The Ring gave Sauron great might and yet it also made him vulnerable. He thought that his vulnerability lay in a mighty one siezing the Ring and using it against him. In actual fact it was the impossible deed, the destruction of the Ring, that was the greatest danger that he faced.

What Sauron shows us is the spiritual diminishment of someone who becomes entirely identified with the things that he makes. Fëanor becomes entirely identified with the Silmarils and binds his sons to them as well and in so doing causes untold harm. In a lesser manner Saruman the White falls from greatness both in his desire for the Ring and also in his obsession with the machinery that he creates.
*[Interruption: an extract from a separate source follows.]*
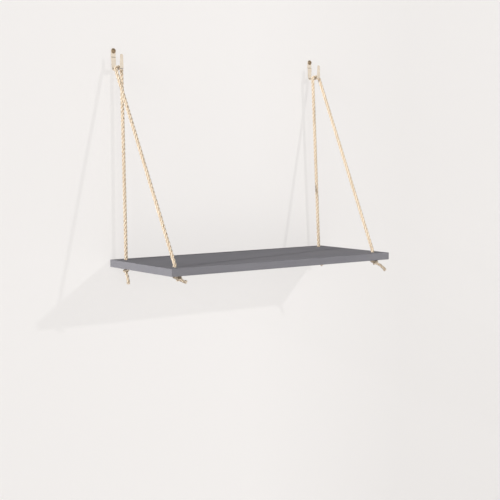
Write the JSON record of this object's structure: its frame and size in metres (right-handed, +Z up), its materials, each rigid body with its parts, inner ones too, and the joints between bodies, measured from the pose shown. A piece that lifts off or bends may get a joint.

But what of Ilúvatar, the Maker of all? Is not he the one most identified with all that he has made? Here we see the difference between the true and the false maker. The false maker creates in order to own and control. The true maker creates in order to make free, in order that all that the maker creates can be its true self and belong fully to itself, giving or withholding itself freely as it chooses. Sauron never permits this freedom and yet in enslaving others to himself he enslaves himself to the thing that he has made. In making himself great in his own pride through his creation Sauron diminishes himself to such a degree that when the thing that he has made is destroyed what he is most truly is revealed to be mere shadow that passes away.